In Duarte, the one-party consent wiretap case, Justice Gerald La Forest emphasized, at para 21, that the rationale for regulating the power of the state to record our private communications is not rooted in the risk that others may repeat our words but in the “much more insidious danger inherent in allowing the state, in its unfettered discretion, to record and transmit our words.” In Wong, the hotel room surveillance case, Justice Antonio Lamer held in a concurring majority opinion, at para 48, that the nature of the place is an important factor in determining whether a reasonable expectation of privacy exists – but it is not determinative. And in Wise, the warrantless motor vehicle beeper case, Justice Gerald La Forest, in dissent but not on this point at para 81, found a “qualitative difference” between being observed driving a car on public streets and being monitored by a device that follows our every movement.

Why, then, did it take three levels of court, thirteen judges and over three years of litigation to answer the question: Did the students have a reasonable expectation of privacy that was violated when Jarvis surreptitiously recorded them?
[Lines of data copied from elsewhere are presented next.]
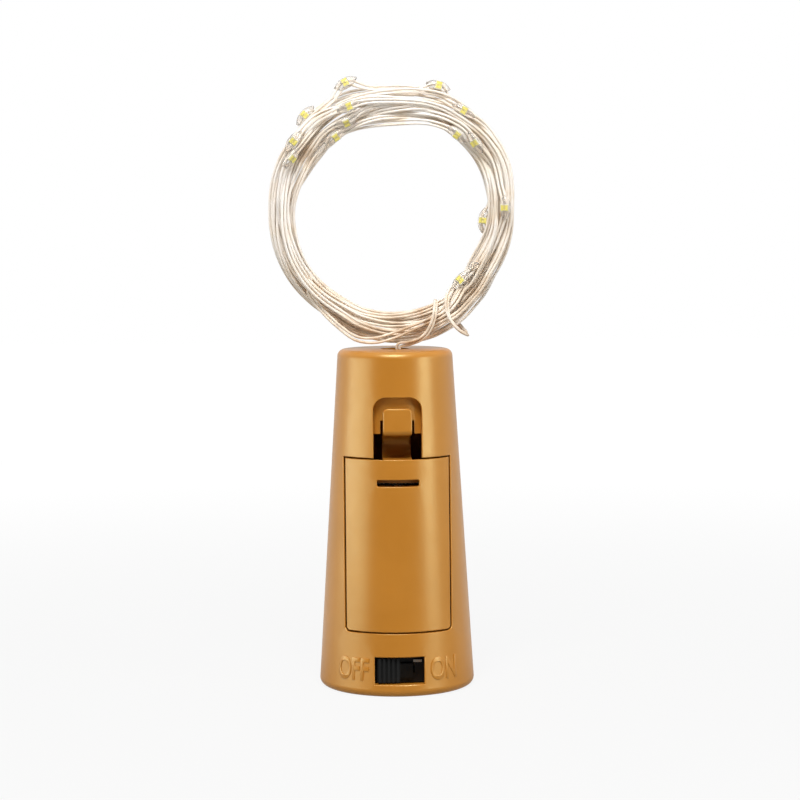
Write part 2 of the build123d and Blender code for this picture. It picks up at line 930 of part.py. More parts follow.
# Free lead from the glue plug, twice over the bundle's front, then into the ring's start
lead_end = coil_start - coil_start_way * string_diameter
with BuildPart() as wire_lead:
    tube(
        [
            Vector(0.4, -1.3, anchor_top),
            Vector(0.4, -1.3, 48.0),
            Vector(1.6, -2.0, 51.2),
            Vector(4.8, -2.0, 54.15),
            Vector(5.6, 3.95, 54.55),
            Vector(9.3, 3.95, 49.6),
            Vector(9.7, -2.15, 49.9),
            Vector(6.6, -2.15, 55.15),
            Vector(7.6, 1.5, 56.2),
            lead_end - coil_start_way * 2.2,
            lead_end,
        ],
        string_diameter,
        "wire_lead",
    )
finish_piece(wire_lead, "wire_lead")

# Lamps along the string: a clear drop against the bundle, with the chip in a pocket on its front
band_out = half_band + string_diameter / 2
band_front = half_depth + string_diameter / 2
drop_out = band_out + bead_gap
drop_places_shares = [
    ("out", 109.0, 1.0),
    ("out", 69.5, 1.0),
    ("out", 131.0, 1.0),
    ("front", 143.0, 0.55),
    ("front", 152.0, 0.45),
    ("front", 116.0, 0.45),
    ("front", 111.0, -0.45),
    ("front", 127.0, -0.85),
    ("front", 55.0, 0.7),
    ("front", 48.6, -0.3),
    ("front", 39.2, -0.2),
    ("front", 3.3, 0.15),
    ("in", -4.8, 1.0),
    ("front", -44.4, -0.85),
]


def drop_plane(side, angle, share):
    # Frame of one lamp: long axis along X, chip facing out along Z, which is the front
    radial = Vector(cos(radians(angle)), 0, sin(radians(angle)))
    tangent = Vector(-sin(radians(angle)), 0, cos(radians(angle)))
    if side == "out":
        return Plane(ring_point(angle, drop_out + bead_half_length, 0), radial, (0, -1, 0))
    if side == "in":
        return Plane(ring_point(angle, -drop_out - bead_radius, 0), tangent, (0, -1, 0))
    across = -band_front - bead_gap - bead_radius
    return Plane(ring_point(angle, share * band_out, across), tangent, (0, -1, 0))


def chip_block(low, high, mode=Mode.ADD):
    block(centred(chip_length), centred(chip_width), (low, high), mode)


drop_places = [drop_plane(*place).location for place in drop_places_shares]
with BuildPart() as drop:
    with BuildSketch() as half_drop:
        SlotOverall(2 * bead_half_length, 2 * bead_radius)
        with Locations((0, -bead_radius)):
            Rectangle(2 * bead_half_length, 2 * bead_radius, mode=Mode.SUBTRACT)
    revolve(axis=Axis.X)
    chip_block(chip_face - chip_height, bead_radius + cut_overrun, Mode.SUBTRACT)
with BuildPart() as chip:
    chip_block(chip_face - chip_height, chip_face)

# The last lamp closes the end of the string
string_end = coil_end + coil_end_way * string_diameter
end_plane = Plane(string_end, coil_end_way, (0, -1, 0))
end_middle = end_bead_length / 2
end_face = chip_face * end_bead_radius / bead_radius
end_shift = Pos(end_middle, 0, end_face - chip_face)
with BuildPart() as end_drop:
    with BuildSketch() as half_end_drop:
        with Locations((end_middle, end_bead_radius / 2)):
            Rectangle(end_bead_length, end_bead_radius)
        far_corner = half_end_drop.vertices().group_by(Axis.X)[-1].sort_by(Axis.Y)[-1]
        near_corner = half_end_drop.vertices().group_by(Axis.X)[0].sort_by(Axis.Y)[-1]
        fillet([far_corner, near_corner], radius=string_diameter)
    revolve(axis=Axis.X)
    block(
        centred(chip_length, end_middle),
        centred(chip_width),
        (end_face - chip_height, end_bead_radius + cut_overrun),
        Mode.SUBTRACT,
    )
with BuildPart() as led_beads:
    with Locations(*drop_places):
        add(drop.part)
    with Locations(end_plane.location):
        add(end_drop.part)
finish_piece(led_beads, "led_beads")
with BuildPart() as led_chips:
    with Locations(*drop_places, end_plane.location * end_shift):
        add(chip.part)
finish_piece(led_chips, "led_chips")
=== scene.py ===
import math

import bpy
import numpy as np
from mathutils import Euler, Matrix, Vector


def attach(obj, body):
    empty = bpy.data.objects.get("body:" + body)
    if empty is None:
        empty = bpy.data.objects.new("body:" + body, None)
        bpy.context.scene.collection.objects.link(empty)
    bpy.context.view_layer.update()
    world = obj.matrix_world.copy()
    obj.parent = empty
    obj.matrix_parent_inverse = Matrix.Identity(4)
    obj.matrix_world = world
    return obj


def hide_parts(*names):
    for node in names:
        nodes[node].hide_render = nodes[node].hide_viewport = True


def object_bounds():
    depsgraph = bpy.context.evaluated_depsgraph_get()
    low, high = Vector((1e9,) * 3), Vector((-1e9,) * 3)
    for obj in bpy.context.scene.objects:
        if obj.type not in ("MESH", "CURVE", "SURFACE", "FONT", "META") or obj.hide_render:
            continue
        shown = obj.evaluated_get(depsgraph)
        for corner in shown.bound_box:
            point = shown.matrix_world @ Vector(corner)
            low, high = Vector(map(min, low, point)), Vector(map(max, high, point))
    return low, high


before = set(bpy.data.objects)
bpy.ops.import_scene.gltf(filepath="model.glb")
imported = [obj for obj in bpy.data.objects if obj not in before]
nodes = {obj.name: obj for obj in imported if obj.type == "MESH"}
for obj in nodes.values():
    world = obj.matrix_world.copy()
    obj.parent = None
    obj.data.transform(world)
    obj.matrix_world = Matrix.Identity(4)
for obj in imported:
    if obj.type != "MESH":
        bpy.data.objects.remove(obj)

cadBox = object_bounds()
mm = 0.001
print("bottle light: frame loaded,", len(nodes), "nodes")


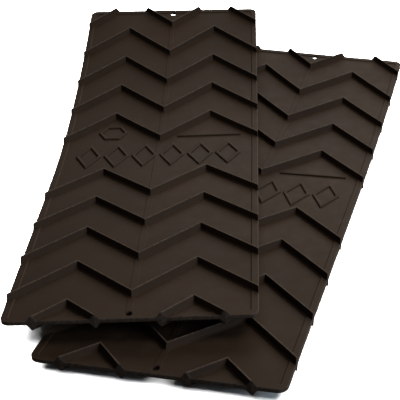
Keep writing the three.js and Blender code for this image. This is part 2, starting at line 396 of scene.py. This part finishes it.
def add_bar(mesh, width, length, x, y):
    """Adds a raised plain bar with rounded top edges."""
    loops = []
    for inset, high in [(0, -RELIEF_EMBED)] + RELIEF_SIDE[:-1]:
        a = length / 2 - inset
        b = max(width / 2 - inset, BAR_TOP_HALF)
        loop = outline_points([(-a, -b), (a, -b), (a, b), (-a, b)], 1)
        loops.append([(x + point.x, y + point.y, SHEET_HALF + high) for point in loop])
    add_tube(mesh, loops, capped=True)


def relief():
    """The raised pattern: a row of hollow lozenges, and above it a hexagon and a bar."""
    mesh = bmesh.new()
    step = LOZENGE_WIDTH + LOZENGE_GAP
    count = int((WIDTH - 2 * PATTERN_MARGIN + LOZENGE_GAP) // step)
    for i in range(count):
        x = (i - (count - 1) / 2) * step
        add_hollow(mesh, 4, LOZENGE_WIDTH / 2, BAND_HALF - LOZENGE_CLEARANCE, x, ROW_OFFSET)
    add_hollow(mesh, 6, HEXAGON_RADIUS, HEXAGON_RADIUS, -LEG_WIDTH, ROW_OFFSET + HEXAGON_OFFSET)
    add_bar(mesh, BAR_WIDTH, BAR_LENGTH, LEG_WIDTH, ROW_OFFSET + BAR_OFFSET)
    bmesh.ops.recalc_face_normals(mesh, faces=mesh.faces)
    return to_object("relief", mesh)


def combine(piece, operation, tool):
    """Cuts the tool from the piece, or joins it on, and removes the tool."""
    modifier = piece.modifiers.new(operation, "BOOLEAN")
    modifier.operation = operation
    modifier.solver = "EXACT"
    modifier.object = tool
    graph = bpy.context.evaluated_depsgraph_get()
    result = bpy.data.meshes.new_from_object(piece.evaluated_get(graph))
    piece.modifiers.clear()
    piece.data = result
    bpy.data.objects.remove(tool)


def arc_point(point, bend, curl):
    """Where a point of the flat mat comes to when the mat is bent about lines straight across it."""
    y, z, slope = min(point.y, BEND_START), 0, 0
    for start, end, turn in ((BEND_START, BEND_END, bend), (BEND_END, LENGTH / 2, curl)):
        radius = (end - start) / turn
        following = slope + min(max(point.y - start, 0), end - start) / radius
        y += radius * (sin(following) - sin(slope))
        z += radius * (cos(slope) - cos(following))
        slope = following
    beyond = max(point.y - LENGTH / 2, 0)
    y += beyond * cos(slope) - point.z * sin(slope)
    z += beyond * sin(slope) + point.z * cos(slope)
    return Vector((point.x, y, z))


def bent(point, node):
    """Where a point of the flat mat comes to on a bent one."""
    shape = BENDS[node]
    turn = Matrix.Rotation(shape["skew"], 3, "Z")
    return turn.inverted() @ arc_point(turn @ point, shape["bend"], shape["curl"])


def standing_turn():
    """The turn that stands the lower mat on the crests that touch the ground."""
    touch = RIDGE_PITCH - SWING / 2
    places = [(-LEG_WIDTH, -touch), (0, touch), (-WIDTH / 2, touch)]
    a, b, c = [bent(Vector((x, ROW_OFFSET + y, -CREST_Z)), "lower_mat") for x, y in places]
    normal = (b - a).cross(c - a)
    return normal.rotation_difference(Vector((0, 0, 1))).to_matrix()


def turn_of(node):
    """How a mat is turned in the shared frame."""
    turn = standing_turn()
    if node == "lower_mat":
        return turn
    return turn @ Euler((UPPER_PITCH, UPPER_ROLL, UPPER_YAW)).to_matrix()


def fitted(points, low, high):
    """The points moved to the middle of a box, and squeezed by the hair that they are too big for it."""
    least = Vector([min(point[i] for point in points) for i in range(3)])
    most = Vector([max(point[i] for point in points) for i in range(3)])
    squeeze = Vector([min(1, (high[i] - low[i]) / (most[i] - least[i])) for i in range(3)])
    middle = (Vector(low) + Vector(high)) / 2
    return [middle + (point - (least + most) / 2) * squeeze for point in points]


def make_mat(node, flat, material):
    """The mat that stands for a CAD node: the flat mesh bent, turned and put where the node is."""
    data = flat.data.copy()
    # Pale on the crests and along the rim: wear, and on the crests also a painted highlight.
    wear_and_highlight = data.attributes.new("wear_and_highlight", "FLOAT", "POINT")
    for vert, worn_and_lit in zip(data.vertices, wear_and_highlight.data):
        crest = 1 - (CREST_Z - abs(vert.co.z)) / WEAR_AND_HIGHLIGHT_DEPTH
        rim = 1 - edge_distance(vert.co.x, vert.co.y) / WEAR_AND_HIGHLIGHT_DEPTH
        worn_and_lit.value = max(crest, rim, 0)
    turn = turn_of(node)
    points = [turn @ bent(vert.co, node) * MM for vert in data.vertices]
    for vert, point in zip(data.vertices, fitted(points, *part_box(node))):
        vert.co = point
    data.shade_smooth()
    data.set_sharp_from_angle(angle=SHARP_ANGLE)
    data.materials.append(material)
    piece = bpy.data.objects.new(node + "_moulding", data)
    bpy.context.scene.collection.objects.link(piece)
    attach(piece, node)
    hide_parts(node)
    return piece


def link(tree, output, target):
    tree.links.new(output, target)


def noise(tree, vector, scale, detail=3, roughness=0.5):
    node = tree.nodes.new("ShaderNodeTexNoise")
    node.inputs["Scale"].default_value = scale
    node.inputs["Detail"].default_value = detail
    node.inputs["Roughness"].default_value = roughness
    link(tree, vector, node.inputs["Vector"])
    return node.outputs["Fac"]


def spread(tree, value, low, high, to_low, to_high):
    """A value between low and high, spread over a new range."""
    node = tree.nodes.new("ShaderNodeMapRange")
    link(tree, value, node.inputs["Value"])
    for name, number in (("From Min", low), ("From Max", high), ("To Min", to_low), ("To Max", to_high)):
        node.inputs[name].default_value = number
    return node.outputs["Result"]


def mixed(tree, share, first, second):
    """A colour between two, each a colour or an output."""
    node = tree.nodes.new("ShaderNodeMix")
    node.data_type = "RGBA"
    link(tree, share, node.inputs["Factor"])
    for name, colour in (("A", first), ("B", second)):
        target = next(i for i in node.inputs if i.name == name and i.type == "RGBA")
        if isinstance(colour, tuple):
            target.default_value = (*colour, 1)
        else:
            link(tree, colour, target)
    return next(o for o in node.outputs if o.type == "RGBA")


def multiplied(tree, first, second):
    node = tree.nodes.new("ShaderNodeMath")
    node.operation = "MULTIPLY"
    link(tree, first, node.inputs[0])
    if isinstance(second, (int, float)):
        node.inputs[1].default_value = second
    else:
        link(tree, second, node.inputs[1])
    return node.outputs[0]


def bump(tree, value, depth, strength, before=None):
    """A bump of this depth in metres, on top of the one before."""
    node = tree.nodes.new("ShaderNodeBump")
    node.inputs["Distance"].default_value = depth
    node.inputs["Strength"].default_value = strength
    link(tree, value, node.inputs["Height"])
    if before:
        link(tree, before, node.inputs["Normal"])
    return node.outputs["Normal"]


# Colours of the rubber: its two broad tones, its mottling, and the paler tone where it is worn, which on
# the crests is also a painted highlight.
DARK_TONE = (0.0300, 0.0168, 0.0098)
WARM_TONE = (0.0400, 0.0228, 0.0136)
MOTTLE_TONE = (0.047, 0.0290, 0.0185)
# Paler tone for wear on crests and rim, and a painted highlight along the crests.
WORN_AND_HIGHLIGHT_TONE = (0.125, 0.094, 0.076)


def rubber():
    """Dark brown moulded rubber: mottled, finely grained, and paler on crests and rim, as wear and, along
    the crests, as a painted highlight.
    """
    material = bpy.data.materials.new("mat_rubber")
    material.use_nodes = True
    tree = material.node_tree
    shader = tree.nodes["Principled BSDF"]
    shader.inputs["Specular IOR Level"].default_value = 0.10
    place = tree.nodes.new("ShaderNodeTexCoord").outputs["Object"]
    wear_and_highlight_node = tree.nodes.new("ShaderNodeAttribute")
    wear_and_highlight_node.attribute_name = "wear_and_highlight"
    broad = noise(tree, place, 7, 3)
    mottle = noise(tree, place, 60, 5, 0.6)
    grain = noise(tree, place, 1500, 2)
    patches = noise(tree, place, 220, 4, 0.65)

    tone = mixed(tree, spread(tree, broad, 0.35, 0.65, 0, 1), DARK_TONE, WARM_TONE)
    tone = mixed(tree, spread(tree, mottle, 0.4, 0.75, 0, 0.65), tone, MOTTLE_TONE)
    # Paler on crests and rim: wear, and along the crests a painted highlight, broken up by noise.
    worn_and_lit = multiplied(tree, wear_and_highlight_node.outputs["Fac"], spread(tree, patches, 0.35, 0.7, 0.25, 0.9))
    tone = mixed(tree, worn_and_lit, tone, WORN_AND_HIGHLIGHT_TONE)
    link(tree, tone, shader.inputs["Base Color"])

    gloss = spread(tree, mottle, 0.3, 0.7, 0.60, 0.72)
    link(tree, gloss, shader.inputs["Roughness"])

    soft = bump(tree, broad, 0.0006, 0.5)
    fine = bump(tree, mottle, 0.0002, 0.5, soft)
    normal = bump(tree, grain, 0.00006, 0.6, fine)
    link(tree, normal, shader.inputs["Normal"])
    return material


FLOOR_SIZE = 8
FLOOR_COLOUR = (0.86, 0.86, 0.86)


def make_floor():
    """A plain pale floor, which takes shadows but sends no light back onto the mats."""
    mesh = bmesh.new()
    bmesh.ops.create_grid(mesh, x_segments=1, y_segments=1, size=FLOOR_SIZE)
    floor = to_object("floor", mesh)
    material = bpy.data.materials.new("floor")
    material.use_nodes = True
    shader = material.node_tree.nodes["Principled BSDF"]
    shader.inputs["Base Color"].default_value = (*FLOOR_COLOUR, 1)
    shader.inputs["Roughness"].default_value = 0.9
    shader.inputs["Specular IOR Level"].default_value = 0.1
    floor.data.materials.append(material)
    floor.visible_diffuse = False
    floor.visible_glossy = False
    return floor


# The camera looks down at the mats, almost along them.
CAMERA_AIM = Vector((0.0798, -0.1275, 0.040))
CAMERA_DISTANCE = 1.529
CAMERA_AZIMUTH = radians(18.31)
CAMERA_ELEVATION = radians(28.8)
CAMERA_ROLL = radians(-3.81)
CAMERA_LENS = 100.8


def make_camera():
    camera = bpy.data.objects.new("camera", bpy.data.cameras.new("camera"))
    bpy.context.scene.collection.objects.link(camera)
    turn = Euler((pi / 2 - CAMERA_ELEVATION, 0, CAMERA_AZIMUTH)).to_matrix()
    turn = turn @ Matrix.Rotation(CAMERA_ROLL, 3, "Z")
    place = CAMERA_AIM + turn @ Vector((0, 0, CAMERA_DISTANCE))
    camera.matrix_world = Matrix.Translation(place) @ turn.to_4x4()
    camera.data.lens = CAMERA_LENS
    camera.data.sensor_width = 36
    camera.data.clip_start = 0.05
    bpy.context.scene.camera = camera


WORLD_STRENGTH = 0.045
WARM_WHITE = (1, 0.93, 0.83)
SOFT_WHITE = (1, 0.95, 0.88)
COOL_WHITE = (0.72, 0.86, 1)
PURE_WHITE = (1, 1, 1)

LIGHT_AIM = Vector((0, 0, 0))

# Each light's place, its size and power, and its colour. All of them aim at the same point.
LIGHTS = {
    "back": ((0.3, 3.4, 1.8), (3.6, 2.2), 92, WARM_WHITE),
    "key": ((1.6, 0.7, 2.4), (1.4, 1.4), 32, SOFT_WHITE),
    "side": ((2.45, -0.8, 1.0), (1.2, 1.0), 26, COOL_WHITE),
    "floor_light": ((0, 0, 4), (7, 7), 3000, PURE_WHITE),
}


def area_light(name, place, size, power, colour):
    light = bpy.data.lights.new(name, "AREA")
    light.shape = "RECTANGLE"
    light.size, light.size_y = size
    light.energy = power
    light.color = colour
    lamp = bpy.data.objects.new(name, light)
    bpy.context.scene.collection.objects.link(lamp)
    turn = (LIGHT_AIM - Vector(place)).to_track_quat("-Z", "Y").to_matrix()
    lamp.matrix_world = Matrix.Translation(place) @ turn.to_4x4()
    return lamp


def make_light(floor):
    """Dim surroundings and soft area lights, with one overhead that only the floor receives."""
    world = bpy.data.worlds.new("studio")
    world.use_nodes = True
    background = world.node_tree.nodes["Background"]
    background.inputs["Color"].default_value = (*PURE_WHITE, 1)
    background.inputs["Strength"].default_value = WORLD_STRENGTH
    bpy.context.scene.world = world
    lamps = {name: area_light(name, *settings) for name, settings in LIGHTS.items()}
    lit = bpy.data.collections.new("lit_by_floor_light")
    lit.objects.link(floor)
    lamps["floor_light"].light_linking.receiver_collection = lit
    bpy.context.scene.view_settings.view_transform = "Standard"


def make_mats():
    flat = to_object("flat", solid_mat())
    combine(flat, "UNION", relief())
    combine(flat, "DIFFERENCE", hole_cutter())
    material = rubber()
    for node in BENDS:
        make_mat(node, flat, material)
    bpy.data.objects.remove(flat)


make_camera()
make_mats()
make_light(make_floor())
One answer is the tendency to be dismissive of privacy interests in public places – a predisposition that pervades commercial harvesting of personal data, warrantless deployment of surveillance technology by law enforcement, the unregulated proliferation of CCTV cameras in the private sector and, far too often, in rulings by the Canadian judiciary. Professor Scassa suggested, in the post I cited above, that the majority opinion will likely be welcomed by privacy hawks who are concerned about lower court rulings that there is no reasonable expectation of privacy in public places. “In a society in which public space is increasingly penetrated by technology that permits surveillance and recording,” she wrote, “a contextual approach to privacy is far more useful than any distinction based on concepts of private and public space.”

Will the contextual approach, then, save jurists from falling through the rug over this trap door – a reduced expectation of privacy means none at all? We’ll see.